Goldschmidt: The war started and I went to work in the shipyards where I got a job with a man that was hiring special people and he was interested in me because of my schooling. I did use my schooling.

 How did a thought about a Shopsmith or a business or an invention come about? And approxi¬mately when?

Goldschmidt:The thought that I would invent something was in my mind ever since I was 12 years old. That was my goal. In fact, when I graduated from high school, in my final thesis was a question, ‘What do you want to be?’ or something like that. I wrote my future almost correctly: “I want to be an inventor.”

 That’s fantastic. So here’s Dr.

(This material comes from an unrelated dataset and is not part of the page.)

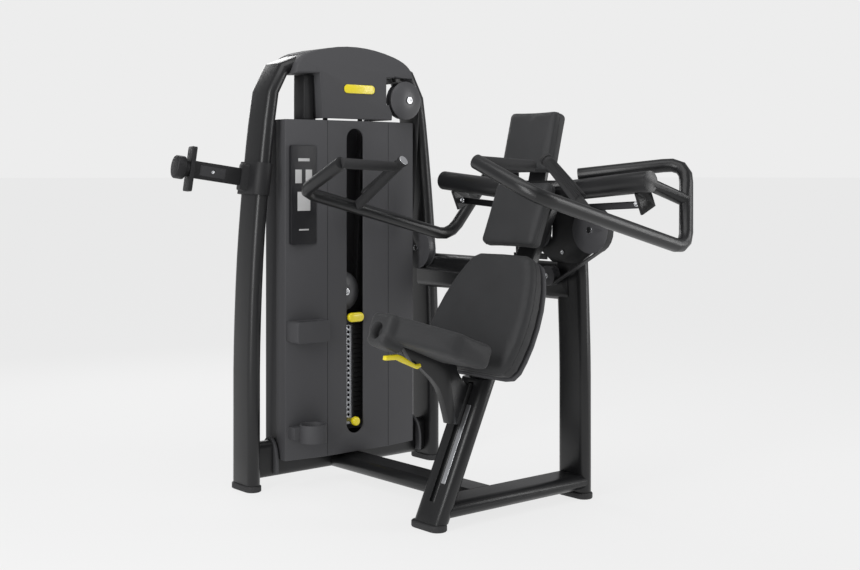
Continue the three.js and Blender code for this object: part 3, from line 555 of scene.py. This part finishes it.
class StageSettings(bpy.types.PropertyGroup):
    """Floor, lights and camera"""

    floor_color: FloatVectorProperty(name="Floor", description="Colour of the floor",
                                     default=(0.11, 0.11, 0.11), size=3, subtype="COLOR",
                                     min=0, max=1)
    floor_glow: FloatProperty(name="Floor glow",
                              description="Light the floor gives back by itself",
                              default=0.775, min=0, max=2)
    lens: FloatProperty(name="Lens", description="Focal length of the camera",
                        default=55.55, min=10, max=200, unit="CAMERA")


def finish_for(name, maker, *values):
    """A material of this name, made only if there is none yet.

    The CAD frame brings materials of its own, named after the record's slots. Known fault: for
    cover_plastic and pulley_plastic it gives back those plain ones, so maker isn't called.
    """
    return bpy.data.materials.get(name) or maker(name, *values)


def paint():
    return finish_for("satin_powder_coat", powder_coat,
                      bpy.context.scene.machine_paint.frame_color)


def cover():
    """The frame's own plain cover_plastic: see finish_for. cover_color doesn't reach it."""
    return finish_for("cover_plastic", grained_plastic,
                      bpy.context.scene.machine_paint.cover_color)


def accent():
    return finish_for("accent_plastic", glossy_plastic,
                      bpy.context.scene.machine_paint.accent_color)


def chrome():
    return finish_for("polished_bolt_steel", metal, (0.75, 0.76, 0.78), 0.14)


def hide():
    return finish_for("synthetic_leather", synthetic_leather,
                      bpy.context.scene.machine_pads.hide_color)


def painted_iron():
    return finish_for("painted_iron", cast_iron, (0.012, 0.012, 0.0125))


def dark_plastic():
    return finish_for("dark_plastic", grained_plastic, (0.012, 0.012, 0.013))


def foot_rubber():
    return finish_for("foot_rubber", rubber, (0.02, 0.02, 0.021))


# ---- operators ----


class MACHINE_OT_frame(bpy.types.Operator):
    """Paint the tubes of the frame"""

    bl_idname = "machine.frame"
    bl_label = "Frame"

    def execute(self, context):
        edge = context.scene.machine_paint.edge
        for node in ("tower_frame", "rear_post", "seat_post", "tower_crossbeam",
                     "seat_base_beam", "centre_base_beam", "upper_link_beam", "pivot_hub",
                     "pivot_bracket", "back_support"):
            rounded(node, paint(), "painted_frame", edge)
        black = foot_rubber()
        for number in range(1, 5):
            rounded(f"foot_pad_{number}", black, "black_rubber", 0.003)
        return {"FINISHED"}


class MACHINE_OT_covers(bpy.types.Operator):
    """Mould the tower's covers, the bottle holder and the hook"""

    bl_idname = "machine.covers"
    bl_label = "Covers"

    def execute(self, context):
        for node in ("shroud_front", "shroud_rear", "head_cover", "beam_collar_left",
                     "beam_collar_right", "lower_back_shell", "towel_hook_box",
                     "bottle_holder"):
            rounded(node, cover(), "cover_plastic", 0.002)
        rounded("crown_box", dark_plastic(), "cover_plastic", 0.004)
        rounded("badge_plate", accent(), "yellow_plastic", 0.0008)
        gap = finish_for("joint_shadow", grained_plastic, (0.006, 0.006, 0.006))
        low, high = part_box("shroud_front")
        for i, x in enumerate((267, 532)):
            slab(f"shroud_joint_{i + 1}", (at(x, 0, 0).x, low.y - 0.0001, (low.z + high.z) / 2),
                 (0.0016, 0.0006, high.z - low.z - 0.006), gap, "cover_plastic", "frame", 0.0002)
        return {"FINISHED"}


class MACHINE_OT_placard(bpy.types.Operator):
    """Set plain tiles into the placard"""

    bl_idname = "machine.placard"
    bl_label = "Placard"

    def execute(self, context):
        dark = finish_for("placard_film", grained_plastic, (0.012, 0.012, 0.014), 0.3)
        light = finish_for("placard_print", grained_plastic, (0.5, 0.5, 0.5), 0.5)
        rounded("instruction_placard", dark, "cover_plastic", 0.003)
        low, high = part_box("instruction_placard")
        middle = (low + high) / 2
        front = low.y - 0.0002
        for i, (x, z, width, height) in enumerate((
                (0, 0.118, 0.046, 0.010), (-0.022, 0.062, 0.026, 0.046),
                (0.020, 0.062, 0.026, 0.046), (0, -0.022, 0.052, 0.064),
                (0, -0.118, 0.040, 0.005))):
            slab(f"placard_tile_{i + 1}", (middle.x + x, front, middle.z + z),
                 (width, 0.0008, height), light, "cover_plastic", "frame", 0.0003)
        return {"FINISHED"}


class MACHINE_OT_stack(bpy.types.Operator):
    """Finish the weight stack, its pin and its guide rods"""

    bl_idname = "machine.stack"
    bl_label = "Weight stack"

    def execute(self, context):
        iron = painted_iron()
        bright = finish_for("brushed_rod_steel", metal, (0.45, 0.46, 0.48), 0.28, (1, 1, 0.02))
        rounded("weight_stack", iron, "stack_iron", 0.0008)
        rounded("head_plate", iron, "stack_iron", 0.0015)
        rounded("selector_stem", bright, "bright_steel", 0.0004)
        rounded("guide_rods", bright, "bright_steel", 0.0006)
        rounded("stack_bumper", foot_rubber(), "black_rubber", 0.002)
        rounded("selector_pin", accent(), "yellow_plastic", 0.0008)
        rounded("add_weight_lever", accent(), "yellow_plastic", 0.0015)
        return {"FINISHED"}


class MACHINE_OT_drive(bpy.types.Operator):
    """Finish the pulleys, their bolts and the belt"""

    bl_idname = "machine.drive"
    bl_label = "Pulleys and belt"

    def execute(self, context):
        # This gives the frame's own plain pulley_plastic: see finish_for.
        wheel = finish_for("pulley_plastic", grained_plastic, (0.03, 0.0305, 0.0325), 0.4)
        belt = finish_for("belt_rubber", woven_belt, (0.012, 0.012, 0.013))
        for node in ("stack_pulley", "corner_pulley", "tower_side_pulley", "near_press_pulley",
                     "far_press_pulley", "guide_pulley", "crown_pulley"):
            rounded(node, wheel, "pulley_plastic", 0.001, 30)
        rounded("drive_belt", belt, "black_rubber", 0.0005)
        hang_belt(belt)
        for node, radius in (("tower_side_pulley", 0.011), ("near_press_pulley", 0.011),
                             ("far_press_pulley", 0.011), ("guide_pulley", 0.008)):
            low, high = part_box(node)
            middle = (low + high) / 2
            socket_bolt(f"{node}_bolt", (low.x - 0.002, middle.y, middle.z), (-1, 0, 0),
                        radius, chrome(), body_holding(node))
        socket_bolt("bracket_bolt", at(729.5, -757, 800), (-1, 0, 0), 0.007, chrome(), "frame")
        for node in ("stack_pulley", "corner_pulley"):
            low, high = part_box(node)
            middle = (low + high) / 2
            socket_bolt(f"{node}_bolt", (middle.x, low.y - 0.002, middle.z), (0, -1, 0),
                        0.012, chrome(), body_holding(node))
        return {"FINISHED"}


class MACHINE_OT_arms(bpy.types.Operator):
    """Finish both press arms, their grips and their rods"""

    bl_idname = "machine.arms"
    bl_label = "Press arms"

    def execute(self, context):
        grip = finish_for("grip_rubber", rubber, (0.016, 0.016, 0.017))
        steel = finish_for("blackened_steel", metal, (0.05, 0.05, 0.053), 0.35)
        for side in ("left", "right"):
            rounded(f"press_arm_{side}", paint(), "painted_frame", 0.001)
            rounded(f"front_grip_{side}", grip, "black_rubber", 0.003)
            rounded(f"cross_grip_{side}", grip, "black_rubber", 0.003)
            rounded(f"tie_rod_{side}", steel, "dark_steel", 0.0008)
            body = f"arm_{side}"
            mirror = (lambda y: y) if side == "left" else (lambda y: 2 * SEAT_MIDDLE - y)
            tip = at(312, mirror(-1102), 1093)
            root = at(277, mirror(-1296), 962)
            along = (tip - root).normalized()
            round_bar(f"grip_cap_{side}", tip + along * 0.0095, tip + along * 0.0125, 0.0172,
                      chrome(), "bright_steel", body)
            fluted_sleeve(f"grip_ribs_{side}", root + along * 0.045, tip - along * 0.012,
                          0.0165, 22, grip, "black_rubber", body)
            low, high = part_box(f"tie_rod_{side}")
            outer = low.y if side == "left" else high.y
            facing = -1 if side == "left" else 1
            place = (low.x - 0.002, outer - facing * 0.014, low.z + 0.028)
            socket_bolt(f"clevis_bolt_{side}", place, (-1, 0, 0), 0.0085, chrome(), body, 0.005)
        return {"FINISHED"}


class MACHINE_OT_pads(bpy.types.Operator):
    """Stuff and sew the back pads and the seat"""

    bl_idname = "machine.pads"
    bl_label = "Pads"

    def execute(self, context):
        settings = context.scene.machine_pads
        across = Vector((0, 1, 0))
        for node, lean in PADS.items():
            pad = stuffed(node, f"{node}_cover", 0.99, settings.swell)
            finish_piece(pad, hide(), "upholstery", "frame", node)
            low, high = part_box(node)
            up = Vector((math.sin(lean), 0, math.cos(lean)))
            front = Vector((-math.cos(lean), 0, math.sin(lean)))
            points = welt_round(pad, (low + high) / 2, across, up, front * 0.004)
            ring_tube(f"{node}_welt", points, settings.welt, hide(), "upholstery", "frame")
        seat = stuffed("seat_cushion", "seat_cushion_cover", 0.985, settings.swell)
        hollow_nose(seat)
        finish_piece(seat, hide(), "upholstery", "seat", "seat_cushion")
        return {"FINISHED"}


class MACHINE_OT_seat(bpy.types.Operator):
    """Finish the seat's bracket, carriage, scale and lever"""

    bl_idname = "machine.seat"
    bl_label = "Seat parts"

    def execute(self, context):
        iron = painted_iron()
        silver = finish_for("scale_metal", metal, (0.55, 0.56, 0.58), 0.3, (0.05, 1, 0.05))
        rounded("seat_bracket", paint(), "painted_frame", 0.0015)
        rounded("seat_carriage", iron, "dark_steel", 0.0015)
        rounded("height_scale", silver, "bright_steel", 0.0004)
        rounded("seat_lever", accent(), "yellow_plastic", 0.002)
        out = POST_OUT.normalized()
        low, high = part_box("seat_carriage")
        middle = (low + high) / 2
        for i, reach in enumerate((-0.046, 0.046)):
            socket_bolt(f"carriage_bolt_{i + 1}", middle + POST_UP * reach + out * 0.0125,
                        out, 0.006, chrome(), "seat")
        return {"FINISHED"}


class MACHINE_OT_holder(bpy.types.Operator):
    """Finish the device holder on the tower's left leg"""

    bl_idname = "machine.holder"
    bl_label = "Device holder"

    def execute(self, context):
        for node in ("holder_clamp", "device_holder_arm", "device_holder_knob"):
            rounded(node, dark_plastic(), "cover_plastic", 0.0015)
        out = Vector((-0.966, 0.2, 0.15)).normalized()
        lean = math.atan2(0.15, 0.966)
        inset = finish_for("cover_inset", grained_plastic, (0.03, 0.03, 0.032))
        middle = at(30, 0, 1038) + out * 0.15
        side = out.cross(Vector((0, 0, 1))).normalized()
        facing = side if side.y < 0 else -side
        slab("holder_inset", middle + facing * 0.0092, (0.088, 0.0012, 0.034), inset,
             "cover_plastic", "frame", 0.0004, (0, lean, math.atan2(-0.2, 0.966)))
        socket_bolt("holder_bolt", middle + facing * 0.0105, facing, 0.0055, chrome(), "frame")
        return {"FINISHED"}


SOFT_BOXES = (
    # name, place, width, height, power: two upright boxes, one overhead and one behind
    ("left_box", (-3.0, -0.6, 1.7), 0.9, 2.6, 60),
    ("right_box", (2.8, -2.4, 1.7), 0.9, 2.6, 42),
    ("top_box", (-0.6, -0.4, 3.4), 2.6, 1.8, 28),
    ("back_box", (0.6, 3.2, 2.2), 1.6, 1.6, 36),
)


def light_studio(context):
    """Soft boxes round the machine, and a world that looks paler than it lights."""
    for name, place, width, height, power in SOFT_BOXES:
        bpy.ops.object.light_add(type="AREA", location=place)
        lamp = context.active_object
        lamp.name = name
        lamp.data.shape = "RECTANGLE"
        lamp.data.size = width
        lamp.data.size_y = height
        lamp.data.energy = power
        lamp.rotation_euler = (Vector(place) - MACHINE_MIDDLE).to_track_quat("Z", "Y").to_euler()
    world = bpy.data.worlds.new("studio")
    world.use_nodes = True
    tree = world.node_tree
    pale = tree.nodes["Background"]
    pale.inputs[0].default_value = BACKDROP
    dim = tree.nodes.new("ShaderNodeBackground")
    dim.inputs[0].default_value = SURROUNDINGS
    seen = tree.nodes.new("ShaderNodeLightPath")
    mix = tree.nodes.new("ShaderNodeMixShader")
    tree.links.new(seen.outputs["Is Camera Ray"], mix.inputs[0])
    tree.links.new(dim.outputs[0], mix.inputs[1])
    tree.links.new(pale.outputs[0], mix.inputs[2])
    tree.links.new(mix.outputs[0], tree.nodes["World Output"].inputs[0])
    context.scene.world = world
    context.scene.view_settings.view_transform = "Standard"


class MACHINE_OT_stage(bpy.types.Operator):
    """Lay the floor and set the lights and the camera"""

    bl_idname = "machine.stage"
    bl_label = "Stage"

    def execute(self, context):
        settings = context.scene.machine_stage
        bpy.ops.object.select_all(action="DESELECT")
        bpy.ops.mesh.primitive_plane_add(size=900, location=(0, 0, -0.0005))
        floor = context.active_object
        floor.name = "studio_floor"
        matte = Finish("studio_floor_paint")
        matte.set(Base_Color=(*settings.floor_color, 1), Roughness=1.0,
                  Emission_Color=(1, 1, 1, 1), Emission_Strength=settings.floor_glow,
                  Specular_IOR_Level=0.0)
        floor.data.materials.append(matte.material)
        light_studio(context)
        data = bpy.data.cameras.new("camera")
        data.lens = settings.lens
        data.sensor_width = 36
        data.shift_y = -0.128
        camera = bpy.data.objects.new("camera", data)
        context.scene.collection.objects.link(camera)
        camera.location = EYE
        camera.rotation_euler = (math.radians(90), 0, EYE_TURN)
        context.scene.camera = camera
        return {"FINISHED"}


class MACHINE_PT_panel(bpy.types.Panel):
    """The machine's parts, in the order in which they are made"""

    bl_label = "Shoulder press machine"
    bl_idname = "MACHINE_PT_panel"
    bl_space_type = "VIEW_3D"
    bl_region_type = "UI"
    bl_category = "Machine"

    def draw(self, context):
        for operator in OPERATORS:
            self.layout.operator(operator.bl_idname)


SETTINGS = (PaintSettings, PadSettings, StageSettings)
OPERATORS = (MACHINE_OT_frame, MACHINE_OT_covers, MACHINE_OT_placard, MACHINE_OT_stack,
             MACHINE_OT_drive, MACHINE_OT_arms, MACHINE_OT_pads, MACHINE_OT_seat,
             MACHINE_OT_holder, MACHINE_OT_stage)


def register():
    for cls in (*SETTINGS, *OPERATORS, MACHINE_PT_panel):
        bpy.utils.register_class(cls)
    bpy.types.Scene.machine_paint = PointerProperty(type=PaintSettings)
    bpy.types.Scene.machine_pads = PointerProperty(type=PadSettings)
    bpy.types.Scene.machine_stage = PointerProperty(type=StageSettings)


def unregister():
    del bpy.types.Scene.machine_stage
    del bpy.types.Scene.machine_pads
    del bpy.types.Scene.machine_paint
    for cls in reversed((*SETTINGS, *OPERATORS, MACHINE_PT_panel)):
        bpy.utils.unregister_class(cls)


def main():
    register()
    for operator in OPERATORS:
        group, name = operator.bl_idname.split(".")
        getattr(getattr(bpy.ops, group), name)()


if __name__ == "__main__":
    main()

Goldschmidt who says, ‘It’s time to get going on my dream.’ What step-by-step process got you to the Shopsmith machine?

Goldschmidt: I think the basis of this is to put yourself into the inventive mood and anything you see or anything you hear or anything you read, challenge: What can I do about it? Then I read one day an article that so many GI’s had learned crafting during the war and there was a big demand for home workshops. I decided that was something I knew something about. Then I went through the article again and thought, ‘What are the most important tools and what can you do with them?’ I came up with the idea of combining them.

 So you were actually thinking about the individual tools and what you could do about im¬proving them. This is where the inventive genius came in, the idea that you could combine them. Correct?

Goldschmidt: Right. I tried to list the most important tools and came up with a saw, sander, lathe, drill press, band saw, and jig saw, as I recall. Then I analyzed what all these had in common. They all have a motor in common, for one thing. They all have a turning spindle that cuts. They all have a table or work holding device. Then I eliminated those tools that didn’t fit well into the picture, which were the jigsaw and band saw. And finally ended up with the saw, the sander, the drill press, and the lathe.

Why did you go from a single-post concept to a double-post?

Goldschmidt: Well, in the first place I wasn’t a very good engineer.

 I don’t know if the inventor of the Shopsmith should admit something like that.

Goldschmidt: I would say that the problems of sloppiness in the single post scared me. It probably could have been solved but two posts looked like a nicer solution.

 The next step was to make a model?

Goldschmidt: I made a wooden model, half scale, in our spare bedroom.

 Did you have any tools?

Goldschmidt: Just a jigsaw and a pocketknife. And if you look at the model you can tell exactly where I started and ended. I started with great detail and ended very sloppy.

 What did you do then?

Goldschmidt: I think the first thing I did was to show the model to Bob Chambers. We had worked together and I would show him little inventions. He got enthusiastic and would say, "After the war, you think of things and I’ll sell them." So I brought the (Shopsmith) model to Bob for him to tell me what I should do with it. From there, I bought a drill press and used that as a head stock. I also bought an old saw and a saw table and took a couple of knobs off my chair and built a working machine.

 Was Bob responsible for the successful financing of it?

Goldschmidt: Yes. This lumber company in Berkeley had some spare rooms, so he set me up in those rooms to sit down and design the Shopsmith. Our first customer was Montgomery Ward; ten Shopsmiths were ordered, then they increased that to 250 to be delivered by October 15, 1947.

Ilse, what did you think of the invention of the Shopsmith while Hans was building it?

Ilse: I liked it.

Goldschmidt: She painted it.

 Did you feel it had the potential to be successful?

Ilse: I knew it had the potential.

    What did your friends think of this invention?

 I didn’t show it to any friends. I think the only people I showed it to where people that got involved in it. I’m not that kind of inventor that’s afraid that everyone will steal from me, but I wouldn’t show it off just to get flattery.

    I think you pioneered a whole new industry, quality woodworking tools for the home workshop. Let’s take the Shopsmith and any multi-purpose tools like it out of the picture — do you see anything else that’s needed by the woodworking or do-it-yourself public?

Goldschmidt: If I thought so, I would do something about it.